SAA business rescue practitioners announced on Thursday that the airline would cancel all domestic flights, except for a reduced service to Cape Town, as well as some international and regional flights, at the end of February in a bid to further cut costs.
Saapa chair Grant Back said labour was not consulted or informed about the changes before SAA made the announcement.
“The Pilots Association is extremely disappointed that labour are not considered a key stakeholder in the business rescue process,” Back said.
“The pilots remain committed to achieving a successful restructuring of SAA but are unable to contribute if we are not properly consulted and engaged during this process.”
Numsa and Sacca said the business rescue practitioners were unable to provide any rational basis for the cancellation of routes, and that the decision would have a devastating effect on workers and their families.
“Not only have the BRP [business rescue practitioners] failed to comply with the provisions of the Labour Relations Act in respect of meaningful joint consensus-seeking consultations during which the rationale of their decision could be interrogated and alternatives proposed, but the BRP also failed to date in their core statutory responsibility to produce a business rescue plan and to take positive and decisive steps towards saving SAA in the most optimum manner possible for the benefit of all stakeholders,” the two unions said in a joint statement.
Numsa and Sacca said they had instructed their attorneys to explore legal avenues available to them and would communicate their next course of action in due course.
On February 29, SAA will close services from Johannesburg to Abidjan via Accra, Entebbe, Guangzhou, Hong Kong, Luanda, Munich, Ndola, and São Paulo, the business rescue practitioners said.
On the domestic route network, it will cancel flights to Durban, East London and Port Elizabeth. Domestic routes operated by Mango will not be affected by the changes.
KwaZulu-Natal premier Sihle Zikalala has called for an urgent meeting between the provincial government and SAA over the announcement that the Durban route had been cut.
The province was concerned about the economic effect this decision could have on the provincial economy and jobs.
“While we understand SAA is facing financial difficulties and is in business rescue, which implies that it needs to streamline some of its operations, we feel they are making cuts in the wrong places,” Zikalala said.
He said Durban’s King Shaka International Airport has repeatedly been named SA’s fastest-growing airport.
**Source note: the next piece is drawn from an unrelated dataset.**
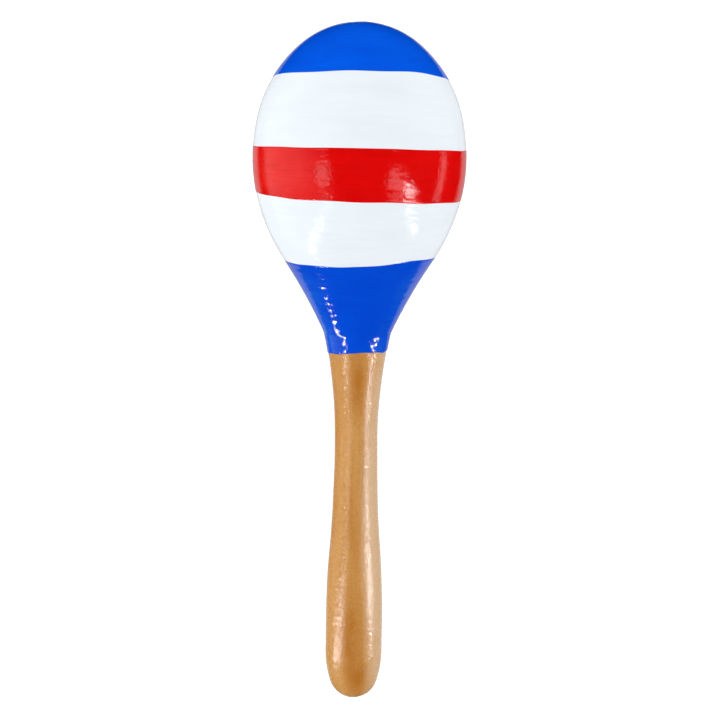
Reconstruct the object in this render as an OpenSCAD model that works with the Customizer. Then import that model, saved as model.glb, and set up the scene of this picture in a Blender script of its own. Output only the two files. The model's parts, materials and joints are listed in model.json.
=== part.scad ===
// A turned wooden maraca with painted bands, lying on a table.
// Units are millimetres. The instrument is drawn upright, with its axis on Z, the crown up and
// the neck joint at Z = 0, and lying() then sets it down as it rests, head and butt touching the
// table. In the finished frame +Z is up, +Y runs from the butt to the crown, and the origin is
// on the table under the middle of the length.

/* [Head] */
// Length of the head, from the neck joint to the crown
head_length = 107.9; // [105:0.1:110]
// Largest diameter of the head, at the belly
head_diameter = 73.2; // [71:0.1:76]
// Height of the belly above the neck joint
belly_height = 62.4; // [60:0.1:64]
// Radius of the crown's cap
crown_radius = 31.3; // [30:0.1:32.5]
// Angle above the belly at which the crown's cap begins
crown_angle = 50; // [48:1:54]
// Radius of the shoulder between the crown and the belly
shoulder_radius = 45; // [43.5:0.1:46.5]
// Radius of the hollow flank that leads into the neck
flank_radius = 186; // [170:1:200]
// Diameter of the neck's end
neck_diameter = 21.6; // [20.5:0.1:22.4]
// Thickness of the turned wall
wall = 4; // [3:0.1:5]
// Height of the chamber's floor above the neck joint
floor_height = 22.2; // [18:0.1:26]

/* [Handle] */
// Length of the handle below the neck joint
handle_length = 132.1; // [128:0.1:138]
// Diameter of the collar at the top of the handle, a little wider than the neck
collar_diameter = 22.5; // [21.6:0.1:23.5]
// Diameter of the slimmest part of the grip
waist_diameter = 15.2; // [14:0.1:16.5]
// Distance of the slimmest part below the neck joint
waist_depth = 35.9; // [32:0.1:40]
// Radius of the long hollow below the waist
grip_radius = 550; // [450:1:650]
// Largest diameter of the butt
butt_diameter = 20.4; // [19.5:0.1:21.5]
// Distance of the butt's straight part below the neck joint
butt_depth = 104.3; // [101:0.1:106]
// Length of the butt's straight part
butt_straight = 10; // [6:0.5:12]
// Radius of the butt's round end
butt_end_radius = 8.9; // [8.5:0.1:9.2]

/* [Joints] */
// Diameter of the tenon that is glued in the neck
tenon_diameter = 12; // [10:0.5:13]
// How far the tenon stands out of the chamber's floor
tenon_reach = 1.5; // [0.5:0.5:4]
// Bevel on the tenon's end
tenon_bevel = 1; // [0.5:0.1:2]
// Height of the lip that locates the crown on the bowl
lip_height = 2.5; // [2:0.5:5]
// Depth of the eased edges at the neck joint
edge_ease = 0.35; // [0.2:0.05:0.6]

/* [Seeds] */
// Number of seeds in the chamber
seed_count = 24; // [1:1:26]
// Diameter of one seed
seed_diameter = 5.5; // [4:0.1:5.5]
// Scale of the spiral in which the seeds lie
seed_spread = 3.75; // [3.7:0.01:3.85]
// Clearance between a seed and the chamber wall
seed_gap = 0.15; // [0.1:0.05:0.3]

/* [Paint] */
// Height at which the blue cap begins
cap_from = 89.7; // [84:0.1:94]
// Height of the red band's upper edge
red_to = 65.3; // [64:0.1:68]
// Height of the red band's lower edge
red_from = 48.1; // [45:0.1:51]
// Height of the blue neck's upper edge
neck_blue_to = 26.6; // [24:0.1:30]
// How far the blue paint laps down over the handle's collar
collar_lap = 4.8; // [3:0.1:7]

/* [Hidden] */
function seed_name(i) = str("seed_", i < 10 ? "0" : "", i);
$fn = 180;
head_r = head_diameter / 2;
neck_r = neck_diameter / 2;
collar_r = collar_diameter / 2;
waist_r = waist_diameter / 2;
butt_r = butt_diameter / 2;
tenon_r = tenon_diameter / 2;
seed_r = seed_diameter / 2;
lip_r = head_r - wall / 2;
far = 2 * head_diameter;
// Neighbouring arcs cross by this much instead of just touching, so they meet in a clean edge
cross = 0.004;
blue = "#0550da";
white = "#e9edf2";
red = "#df1410";
bare_wood = "#e0bd8c";
varnished_wood = "#cf9a5c";
seed_brown = "#4a3020";

function along(angle) = [cos(angle), sin(angle)];
function bearing(from, to) = atan2(to[1] - from[1], to[0] - from[0]);

// Head: centres of the arcs, from the crown down, as [distance from axis, height]
crown_c = [0, head_length - crown_radius];
shoulder_c = crown_c - (shoulder_radius - crown_radius + cross) * along(crown_angle);
shoulder_span = [head_r, belly_height] - shoulder_c;
shoulder_core = shoulder_radius - cross;
belly_square = shoulder_span * shoulder_span - pow(shoulder_core, 2);
belly_radius = belly_square / (2 * (shoulder_span[0] - shoulder_core));
belly_c = [head_r - belly_radius, belly_height];
belly_angle = bearing(belly_c, shoulder_c);
// The flank's arc meets the belly's and ends at the rim of the neck
neck_rim = [neck_r, 0];
rim_span = norm(neck_rim - belly_c);
rim_line = (neck_rim - belly_c) / rim_span;
flank_span = belly_radius + flank_radius - cross;
flank_share = (pow(flank_span, 2) - pow(flank_radius, 2) + pow(rim_span, 2)) / (2 * rim_span);
flank_lift = sqrt(pow(flank_span, 2) - pow(flank_share, 2));
flank_c = belly_c + flank_share * rim_line + flank_lift * [-rim_line[1], rim_line[0]];
flank_angle = bearing(belly_c, flank_c);

// Handle: centres of the arcs, from the neck joint down
waist_drop = collar_r - waist_r + cross;
collar_radius = (pow(waist_depth, 2) + pow(waist_drop, 2)) / (2 * waist_drop);
collar_c = [waist_r - cross + collar_radius, -waist_depth];
grip_c = [waist_r + grip_radius, -waist_depth];
butt_out = butt_r + cross;
grip_run = butt_depth - waist_depth;
grip_swell = butt_out - waist_r;
swell_run = pow(grip_run, 2) + pow(grip_swell, 2) - pow(cross, 2) + 2 * grip_radius * cross;
swell_radius = (swell_run - 2 * grip_radius * grip_swell) / (2 * (grip_swell - cross));
swell_c = [butt_out - swell_radius, -butt_depth];
swell_top = swell_c[1] + swell_radius * sin(bearing(swell_c, grip_c));
straight_end = -butt_depth - butt_straight;
butt_end_c = [0, butt_end_radius - handle_length];
butt_run = straight_end - butt_end_c[1];
butt_core = butt_end_radius - cross;
butt_side_square = pow(butt_out, 2) + pow(butt_run, 2) - pow(butt_core, 2);
butt_side_radius = butt_side_square / (2 * (butt_out - butt_core));
butt_side_c = [butt_out - butt_side_radius, straight_end];
butt_end_top = butt_end_c[1] + butt_end_radius * sin(bearing(butt_side_c, butt_end_c));

// Lying pose: the table's line touches the belly's arc and the side of the butt
touch_span = belly_c - butt_side_c;
touch_turn = acos((butt_side_radius - belly_radius) / norm(touch_span));
tilt = touch_turn - atan2(touch_span[1], touch_span[0]);
axis_height = belly_c[0] * cos(tilt) - belly_c[1] * sin(tilt) + belly_radius;
crown_tip = crown_c[1] * cos(tilt) + crown_radius;
butt_tip = butt_end_c[1] * cos(tilt) - butt_end_radius;

// Seeds: they lie in a sunflower spiral round the chamber's lowest point
golden_angle = 137.508;
seed_inset = wall + seed_gap + seed_r;
pool_height = belly_height - (belly_radius - wall) * sin(tilt);
function seed_ring(i) = seed_spread * sqrt(i - 0.5);
function seed_side(i) = seed_ring(i) * cos(i * golden_angle);
function seed_height(i) = pool_height + seed_ring(i) * sin(i * golden_angle);
function seed_rise(i) = seed_height(i) - belly_height;
// Distance from the axis at which a seed's centre is when the seed is at the wall
function seed_orbit(i) = belly_c[0] + sqrt(pow(belly_radius - seed_inset, 2) - pow(seed_rise(i), 2));
function seed_drop(i) = sqrt(pow(seed_orbit(i), 2) - pow(seed_side(i), 2));

// Sets an upright shape down on the table, with its +Y side below
module lying() {
    translate([0, -(crown_tip + butt_tip) / 2, axis_height])
        rotate([tilt - 90, 0, 0])
            children();
}

// Turns a half-outline round the instrument's axis
module turned() {
    rotate_extrude() children();
}

// Keeps the part of a half-outline between two heights
module between(low, high) {
    intersection() {
        children();
        translate([0, low]) square([far, high - low]);
    }
}

// A disc of the given centre and radius
module disc(centre, radius) {
    translate(centre) circle(radius);
}

// Half-outline of the head, with its surface moved in by inset and cut off below base
module head_outline(inset = 0, base = 0) {
    crown_low = crown_c[1] + (crown_radius - inset) * sin(crown_angle);
    shoulder_low = shoulder_c[1] + (shoulder_radius - inset) * sin(belly_angle);
    belly_low = belly_c[1] + (belly_radius - inset) * sin(flank_angle);
    between(base, head_length) disc(crown_c, crown_radius - inset);
    between(base, crown_low) disc(shoulder_c, shoulder_radius - inset);
    between(base, shoulder_low) disc(belly_c, belly_radius - inset);
    difference() {
        translate([0, base]) square([head_r, belly_low - base]);
        disc(flank_c, flank_radius + inset);
    }
}

// Half-section of the whole hollow head
module head_section() {
    difference() {
        head_outline();
        head_outline(inset = wall, base = floor_height);
        translate([0, -1]) square([tenon_r, floor_height + 2]);
        eased_edge(neck_r);
    }
}

// Small bevel, for cutting from an edge of the given radius at the neck joint
module eased_edge(edge_r) {
    translate([edge_r, 0]) rotate(45) square(edge_ease * sqrt(2), center = true);
}

// Half-section of the head's upper half, rebated for the lip of the lower half
module crown_section() {
    difference() {
        between(belly_height, head_length) head_section();
        translate([0, belly_height - 1]) square([lip_r, lip_height + 1]);
    }
}

// Upper half of the head: blue cap, white band and the top of the red band
module head_crown() {
    lying() {
        color(blue) turned() between(cap_from, head_length) crown_section();
        color(white) turned() between(red_to, cap_from) crown_section();
        color(red) turned() between(belly_height, red_to) crown_section();
    }
}

// Lower half of the head: bare locating lip, red band, white band and blue neck
module head_bowl() {
    lying() {
        color(bare_wood) turned() difference() {
            translate([0, belly_height]) square([lip_r, lip_height]);
            head_outline(inset = wall, base = floor_height);
        }
        color(red) turned() between(red_from, belly_height) head_section();
        color(white) turned() between(neck_blue_to, red_from) head_section();
        color(blue) turned() between(0, neck_blue_to) head_section();
    }
}

// Collar and grip: a straight blank hollowed by the collar's arc and the grip's
module grip_outline() {
    difference() {
        translate([0, swell_top]) square([collar_r, -swell_top]);
        disc(collar_c, collar_radius);
        between(swell_top - 1, -waist_depth) disc(grip_c, grip_radius);
        eased_edge(collar_r);
    }
}

// Butt: swell, straight part, side and round end
module butt_outline() {
    between(-butt_depth, -waist_depth) intersection() {
        disc(swell_c, swell_radius);
        translate([0, -handle_length]) square([butt_r, handle_length]);
    }
    translate([0, straight_end]) square([butt_r, butt_straight]);
    between(butt_end_top, straight_end) intersection() {
        disc(butt_side_c, butt_side_radius);
        translate([0, -handle_length]) square([butt_r, handle_length]);
    }
    between(-handle_length, butt_end_c[1]) disc(butt_end_c, butt_end_radius);
}

// Tenon with a bevelled end; it carries on down through the heart of the handle
module tenon_outline() {
    tenon_end = floor_height + tenon_reach;
    shoulder = tenon_end - tenon_bevel;
    translate([0, butt_end_c[1]]) square([tenon_r, shoulder - butt_end_c[1]]);
    polygon([[0, shoulder], [tenon_r, shoulder], [tenon_r - tenon_bevel, tenon_end], [0, tenon_end]]);
}

// Handle, turned in one piece with its tenon; the head's paint laps down over its collar
module handle() {
    lying() {
        color(blue) turned() between(-collar_lap, 0) grip_outline();
        color(varnished_wood) turned() {
            tenon_outline();
            between(swell_top, -collar_lap) grip_outline();
            butt_outline();
        }
    }
}

// One loose seed, at rest on the chamber's lower wall
module seed(i) {
    color(seed_brown)
        lying()
            translate([seed_side(i), seed_drop(i), seed_height(i)])
                sphere(seed_r, $fn = 48);
}

head_crown();
head_bowl();
handle();
for (i = [1:seed_count]) seed(i);
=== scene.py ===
import json
import math

import bpy
import numpy as np
from mathutils import Matrix, Vector


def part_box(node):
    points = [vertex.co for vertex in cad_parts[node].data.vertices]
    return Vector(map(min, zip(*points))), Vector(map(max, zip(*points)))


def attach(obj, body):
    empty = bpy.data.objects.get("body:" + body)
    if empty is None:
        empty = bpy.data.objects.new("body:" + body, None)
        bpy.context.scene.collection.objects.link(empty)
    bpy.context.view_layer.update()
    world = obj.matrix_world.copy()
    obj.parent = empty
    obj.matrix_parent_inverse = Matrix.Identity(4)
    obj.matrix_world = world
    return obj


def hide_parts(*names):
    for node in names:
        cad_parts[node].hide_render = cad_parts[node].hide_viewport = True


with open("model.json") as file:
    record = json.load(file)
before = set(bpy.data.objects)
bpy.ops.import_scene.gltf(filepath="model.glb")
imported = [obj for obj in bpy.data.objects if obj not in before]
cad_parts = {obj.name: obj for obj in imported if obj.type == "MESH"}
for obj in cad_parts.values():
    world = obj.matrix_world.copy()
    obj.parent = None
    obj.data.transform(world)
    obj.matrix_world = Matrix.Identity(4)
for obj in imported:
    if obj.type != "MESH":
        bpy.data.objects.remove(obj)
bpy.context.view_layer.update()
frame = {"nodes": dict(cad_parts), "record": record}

# Lengths below are in millimetres unless a name says otherwise; MM turns them into metres.
MM = 0.001
COLUMNS = 256  # columns of points round every turned piece
ROW_STEP = 0.45  # spacing of the rows of points along an outline

# ---------------------------------------------------------------- where the maraca lies
# Local axes: x to the side, y towards the table, z along the turning axis towards the crown,
# with the neck joint at z = 0.


def mount(name):
    """The record's mount of that name."""
    return next(m for m in frame["record"]["mounts"] if m["name"] == name)


GRIP_DEPTH = 50.9  # the hand_grip mount lies this far below the neck joint
to_crown = -np.array(mount("handle_butt")["axis"], float)
to_side = np.array([1.0, 0.0, 0.0])
to_table = np.cross(to_crown, to_side)
neck_joint = np.array(mount("hand_grip")["pos_m"], float) + GRIP_DEPTH * MM * to_crown


def placed(local):
    """Points given along the local axes in millimetres, moved to the row frame in metres."""
    return neck_joint + MM * (local @ np.array([to_side, to_table, to_crown]))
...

“The decision to terminate this vital route — without any consultation with the KZN provincial government — amounts to economic sabotage of our province by our national carrier.
“We are working round the clock to put KZN on the regional economic map and we need SAA to be on the same page,” said Zikalala.
The KwaZulu-Natal government said it was pursuing a multipronged investment strategy to ensure the province became SA’s place to do business and for this strategy to succeed, the existing airline routes connecting Durban to other cities in the country and the region had to be expanded, not curtailed.
Unions embarked on a eight day strike in November over wages.
No numbers were put on the table before the strike and the company being placed in business rescue, but management had indicated that 944 jobs out of the airline’s total complement of just more than 5,000 would need to be cut.
In December, SAA went into business rescue after several years of heavy losses that necessitated perpetual bailouts from the state. It recently received a R3.5bn loan from the Development Bank of Southern Africa, which enabled it to continue flying, while business rescue practitioners prepare to restructure the company into what is hoped will be a sustainable business.
Joint SAA business rescue practitioners Les Matuson and Siviwe Dongwana said routes that would drive the restructured national carrier towards profitability had been retained.